Nah, upaya yang dilakukan untuk bisa cepat sembuh dari kusta ini adalah dengan secepatnya memeriksakan diri ke dokter atau puskesmas, supaya cepat juga mendapatkan pengobatan dan terapi yang tepat. Dimana untuk kusta basah memerlukan waktu pengobatan sekitar 1 tahun, sedangkan bila mengidap kusta kering, maka pengobatannya berkisar selama 6 bulan saja.

Dan tentu saja, dalam menjalankan pengobatan ini, sangat penting bagi pasien untuk selalu rajin minum obat secara teratur sesuai resep dokter, makanan yang bergizi, istirah yang cukup, olahraga teratur dan juga menerapkan pola hidup yang bersih.

Makanya, bagi masyarakat harus berhenti melakukan diskriminasi dengan melabeli berbegai stigma negatif pada penderita kusta, karena kusta bukanlah penyakit kutukan, namun penyakit menular biasa yang bisa disembuhkan.

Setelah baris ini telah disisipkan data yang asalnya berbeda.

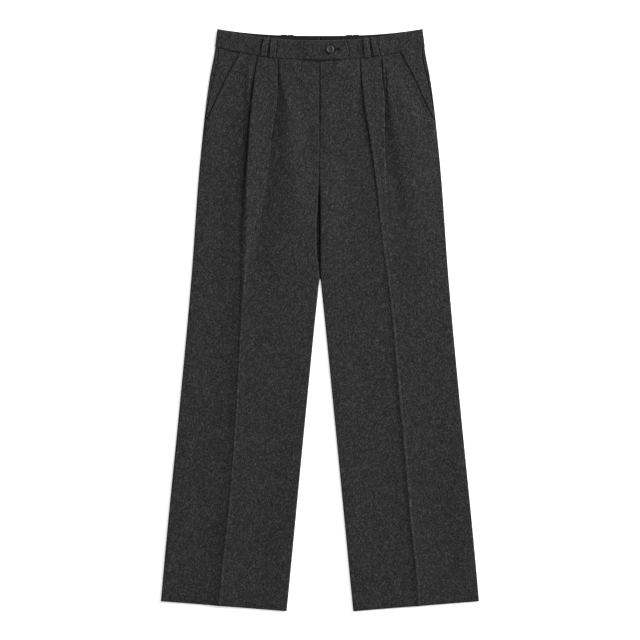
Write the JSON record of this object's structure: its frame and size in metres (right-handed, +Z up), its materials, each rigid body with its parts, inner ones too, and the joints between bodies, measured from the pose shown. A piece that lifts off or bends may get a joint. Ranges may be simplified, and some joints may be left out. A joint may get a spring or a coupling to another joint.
{
  "type": "pleated dress trousers",
  "caption": "Wide-leg pleated dress trousers in charcoal flannel, laid flat with the front up: zip fly, slant pockets, buttoned waistband and belt loops.",
  "frame": {"origin": "middle of the laid garment's bounding box, on the surface it lies on", "axes": "+X to the wearer's left, +Y from the hems to the waistband, +Z up out of the front"},
  "size_m": [0.5792, 1.059, 0.012],
  "materials": {
    "flannel": "matt, softly napped",
    "zip_metal": "darkened",
    "button_resin": "satin"
  },
  "bodies": {
    "root": {"front_left": "flannel", "front_right": "flannel", "back_left": "flannel", "back_right": "flannel", "pocket_facing_left": "flannel", "pocket_facing_right": "flannel", "waistband_left": "flannel", "waistband_right": "flannel", "fly_shield": "flannel", "belt_loop_front_left_inner": "flannel", "belt_loop_front_left_outer": "flannel", "belt_loop_front_right_inner": "flannel", "belt_loop_front_right_outer": "flannel", "belt_loop_back_left_inner": "flannel", "belt_loop_back_left_outer": "flannel", "belt_loop_back_right_inner": "flannel", "belt_loop_back_right_outer": "flannel", "fly_zip": "zip_metal", "button": "button_resin"}
  },
  "joints": []
}
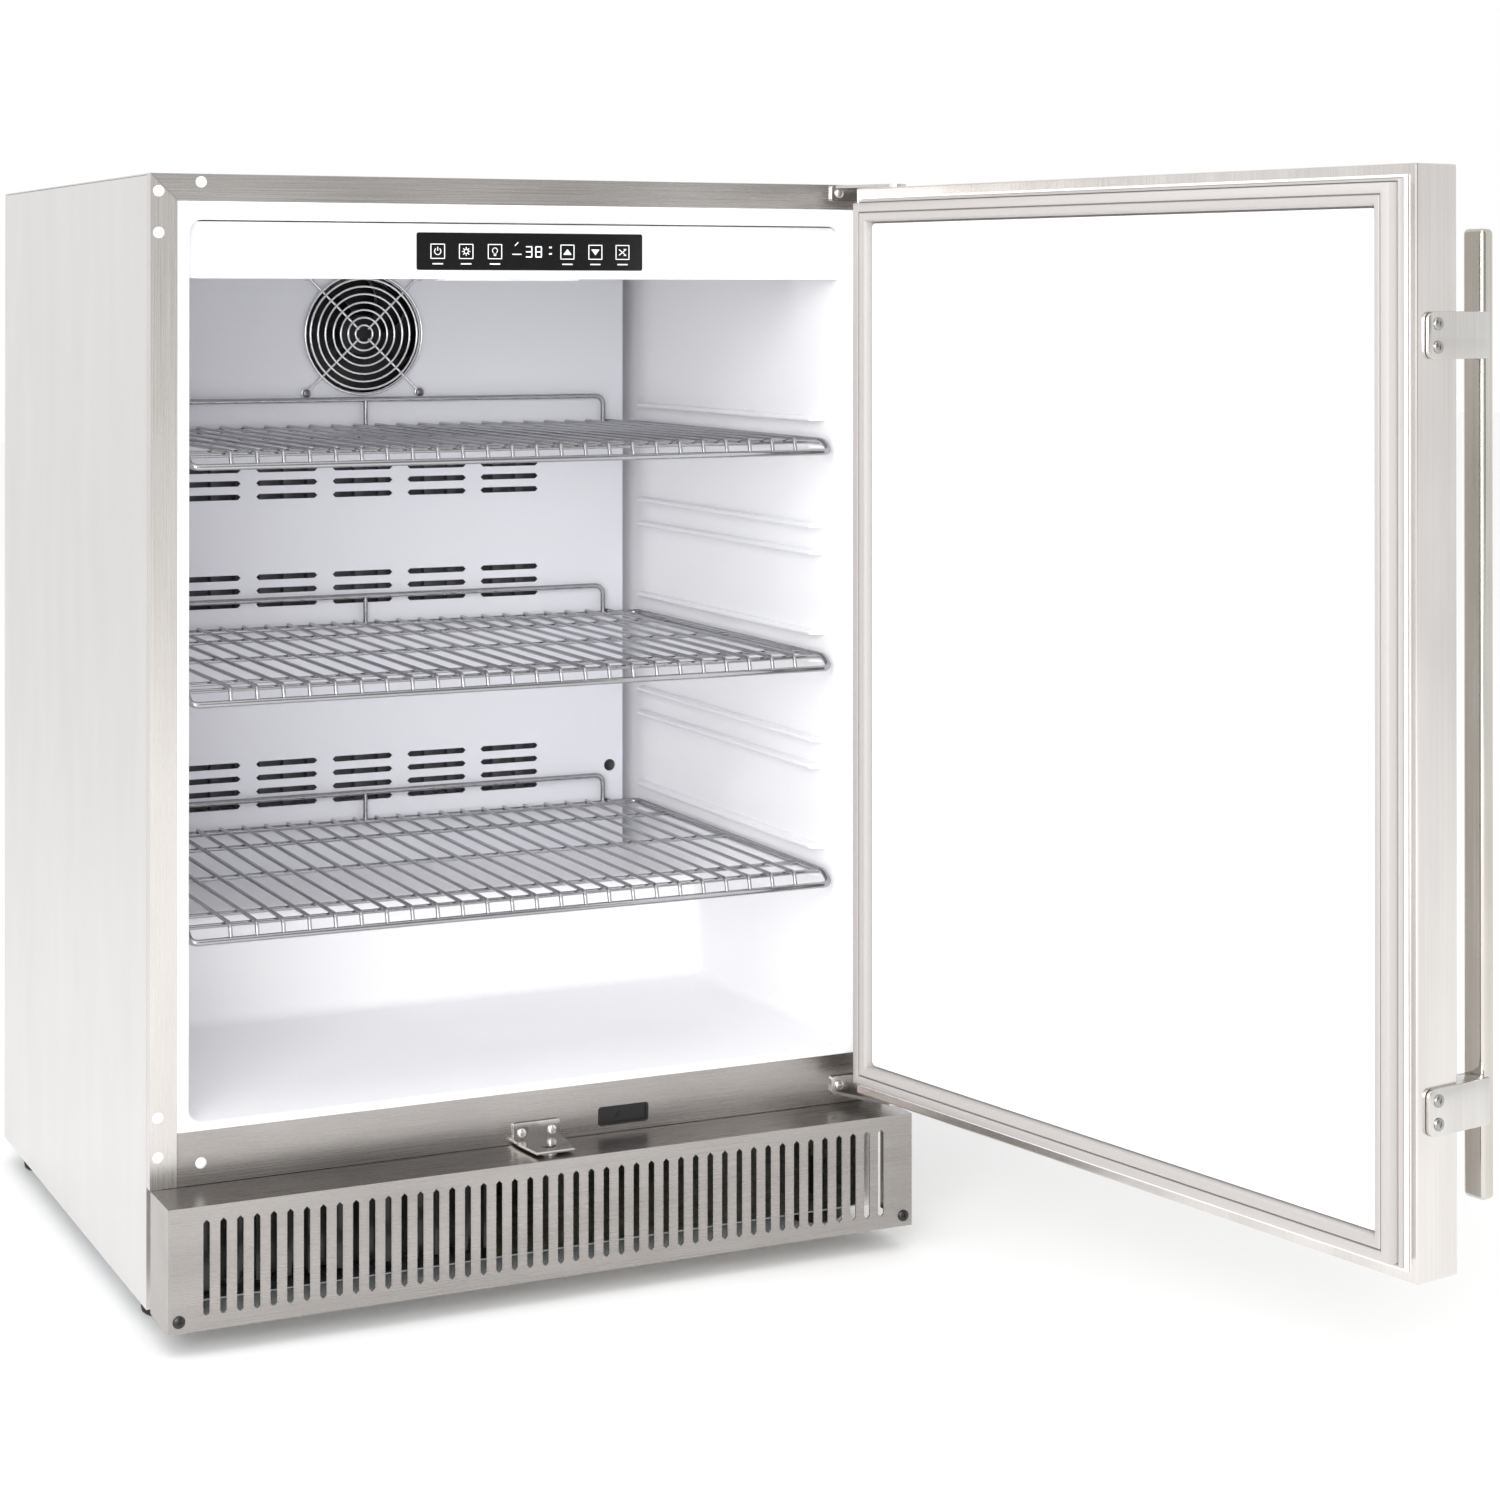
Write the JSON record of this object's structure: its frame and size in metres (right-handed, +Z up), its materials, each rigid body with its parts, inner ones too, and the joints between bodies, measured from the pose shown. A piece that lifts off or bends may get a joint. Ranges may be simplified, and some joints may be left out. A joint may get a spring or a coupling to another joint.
{
  "type": "undercounter refrigerator",
  "caption": "Undercounter refrigerator with an open hinged door, sliding wire shelves, a fan-cooled back wall, a control fascia and a slotted toe grille.",
  "frame": {"origin": "on the floor, below the centre of the overall box with the door open as stored", "axes": "+Z up, +Y from the door side towards the cabinet's back, +X towards the hinge side"},
  "size_m": [0.7438, 1.159, 0.851],
  "materials": {
    "back_panel": "galvanised sheet",
    "base_pan": "galvanised sheet",
    "compressor": "gloss black paint",
    "condenser_coil": "bare fins",
    "condenser_fan_frame": "satin",
    "condenser_fan_rotor": "satin",
    "control_panel": "polished",
    "cord_gland": "satin",
    "door_foam": "cellular foam",
    "door_gasket": "soft extrusion",
    "door_liner": "smooth moulding",
    "door_sensor": "satin",
    "door_skin": "satin brushed",
    "evaporator_coil": "bare fins",
    "evaporator_cover": "smooth painted sheet",
    "evaporator_fan_frame": "satin",
    "evaporator_fan_rotor": "satin",
    "fan_guard": "bright plated wire",
    "fascia": "smooth moulding",
    "foot_front_left": "moulded",
    "foot_front_right": "moulded",
    "foot_rear_left": "moulded",
    "foot_rear_right": "moulded",
    "frame_bottom": "satin brushed",
    "frame_left": "satin brushed",
    "frame_right": "satin brushed",
    "frame_top": "satin brushed",
    "handle_bar": "fine satin",
    "handle_bracket_bottom": "fine satin",
    "handle_bracket_top": "fine satin",
    "hinge_bracket_bottom": "satin brushed",
    "hinge_bracket_top": "satin brushed",
    "insulation": "cellular foam",
    "kick_grille": "satin brushed",
    "kick_screw_left": "black coated steel",
    "kick_screw_right": "black coated steel",
    "lamp_lens": "diffusing",
    "liner_back": "smooth moulding",
    "liner_floor": "smooth moulding",
    "liner_left": "smooth moulding",
    "liner_right": "smooth moulding",
    "liner_top": "smooth moulding",
    "lock_barrel": "bright plated wire",
    "lock_bolt": "bright plated wire",
    "machine_cover": "galvanised sheet",
    "plug_bottom": "satin",
    "plug_lower_left_high": "satin",
    "plug_lower_left_low": "satin",
    "plug_top": "satin",
    "plug_upper_left_high": "satin",
    "plug_upper_left_low": "satin",
    "shelf_bottom": "bright plated wire",
    "shelf_middle": "bright plated wire",
    "shelf_top": "bright plated wire",
    "side_panel_left": "satin brushed",
    "side_panel_right": "satin brushed",
    "strike_bracket": "fine satin",
    "top_panel": "satin brushed"
  },
  "bodies": {
    "cabinet": {"back_panel": "back_panel", "base_pan": "base_pan", "compressor": "compressor", "condenser_coil": "condenser_coil", "condenser_fan_frame": "condenser_fan_frame", "control_panel": "control_panel", "cord_gland": "cord_gland", "door_sensor": "door_sensor", "evaporator_coil": "evaporator_coil", "evaporator_cover": "evaporator_cover", "evaporator_fan_frame": "evaporator_fan_frame", "fan_guard": "fan_guard", "fascia": "fascia", "frame_bottom": "frame_bottom", "frame_left": "frame_left", "frame_right": "frame_right", "frame_top": "frame_top", "hinge_bracket_bottom": "hinge_bracket_bottom", "hinge_bracket_top": "hinge_bracket_top", "insulation": "insulation", "kick_grille": "kick_grille", "kick_screw_left": "kick_screw_left", "kick_screw_right": "kick_screw_right", "lamp_lens": "lamp_lens", "liner_back": "liner_back", "liner_floor": "liner_floor", "liner_left": "liner_left", "liner_right": "liner_right", "liner_top": "liner_top", "machine_cover": "machine_cover", "plug_bottom": "plug_bottom", "plug_lower_left_high": "plug_lower_left_high", "plug_lower_left_low": "plug_lower_left_low", "plug_top": "plug_top", "plug_upper_left_high": "plug_upper_left_high", "plug_upper_left_low": "plug_upper_left_low", "side_panel_left": "side_panel_left", "side_panel_right": "side_panel_right", "strike_bracket": "strike_bracket", "top_panel": "top_panel"},
    "door": {"door_skin": "door_skin", "door_liner": "door_liner", "door_foam": "door_foam", "door_gasket": "door_gasket", "handle_bar": "handle_bar", "handle_bracket_top": "handle_bracket_top", "handle_bracket_bottom": "handle_bracket_bottom"},
    "lock_barrel": {"lock_barrel": "lock_barrel"},
    "lock_bolt": {"lock_bolt": "lock_bolt"},
    "evaporator_fan_rotor": {"evaporator_fan_rotor": "evaporator_fan_rotor"},
    "condenser_fan_rotor": {"condenser_fan_rotor": "condenser_fan_rotor"},
    "shelf_top": {"shelf_top": "shelf_top"},
    "shelf_middle": {"shelf_middle": "shelf_middle"},
    "shelf_bottom": {"shelf_bottom": "shelf_bottom"},
    "foot_front_left": {"foot_front_left": "foot_front_left"},
    "foot_front_right": {"foot_front_right": "foot_front_right"},
    "foot_rear_left": {"foot_rear_left": "foot_rear_left"},
    "foot_rear_right": {"foot_rear_right": "foot_rear_right"}
  },
  "joints": [
    {"name": "door_hinge", "type": "hinge", "parent": "cabinet", "child": "door", "pos_m": [0.21612, 0.00447, 0.124], "axis": [0, 0, 1], "range_deg": [-100.5, 59.5]},
    {"name": "lock_turn", "type": "hinge", "parent": "door", "child": "lock_barrel", "pos_m": [0.27942, -0.27671, 0.152], "axis": [0.9833, 0.1822, 0], "range_deg": [0, 90]},
    {"name": "lock_bolt_slide", "type": "slide", "parent": "door", "child": "lock_bolt", "axis": [0, 0, -1], "range_m": [0, 0.016]},
    {"name": "evaporator_fan_spin", "type": "hinge", "parent": "cabinet", "child": "evaporator_fan_rotor", "pos_m": [-0.07188, 0.49702, 0.7267], "axis": [0, 1, 0], "continuous": true},
    {"name": "condenser_fan_spin", "type": "hinge", "parent": "cabinet", "child": "condenser_fan_rotor", "pos_m": [-0.22188, 0.13572, 0.06715], "axis": [0, 1, 0], "continuous": true},
    {"name": "shelf_top_slide", "type": "slide", "parent": "cabinet", "child": "shelf_top", "axis": [0, -1, 0], "range_m": [0, 0.045]},
    {"name": "shelf_middle_slide", "type": "slide", "parent": "cabinet", "child": "shelf_middle", "axis": [0, -1, 0], "range_m": [0, 0.045]},
    {"name": "shelf_bottom_slide", "type": "slide", "parent": "cabinet", "child": "shelf_bottom", "axis": [0, -1, 0], "range_m": [0, 0.045]},
    {"name": "foot_front_left_thread", "type": "slide", "parent": "cabinet", "child": "foot_front_left", "axis": [0, 0, 1], "range_m": [-0.012, 0]},
    {"name": "foot_front_right_thread", "type": "slide", "parent": "cabinet", "child": "foot_front_right", "axis": [0, 0, 1], "range_m": [-0.012, 0]},
    {"name": "foot_rear_left_thread", "type": "slide", "parent": "cabinet", "child": "foot_rear_left", "axis": [0, 0, 1], "range_m": [-0.012, 0]},
    {"name": "foot_rear_right_thread", "type": "slide", "parent": "cabinet", "child": "foot_rear_right", "axis": [0, 0, 1], "range_m": [-0.012, 0]}
  ],
  "couplings": [
    {"joint": "lock_bolt_slide", "follows": "lock_turn", "m_per_rad": 0.010185}
  ]
}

Jadi, buat yang menderita kusta, harus semangat juga menjalani pengobatannya, agar bisa cepat sembuh.

*****

Senang banget saya berkesempatan bisa ikut acara ini, wawasan saya pun semakin bertambah, setelah mendengar pemarapan dari para narasumbernya, semoga melalui tulisan ini teman-teman pun bisa mengambil pelajarannya, agar kita bisa saling mendukung saudara-saudara kita penyandang disabilitas untuk terus semangat berkarya sesuai dengan kamampuannya.

Jangan lagi ada stigma negatif dan diskriminasi terhadap saudara-saudara kita yang penyandang disabilitas, karena mereka semua juga manusia yang sama dengan kita, ingin diperlakukan dengan sama, karena sejatinya mereka juga punya potensi dan juga mampu berkarya asalkan diberikan kesempatan. So, Bersama kita hentikan stigma untuk dunia yang setara!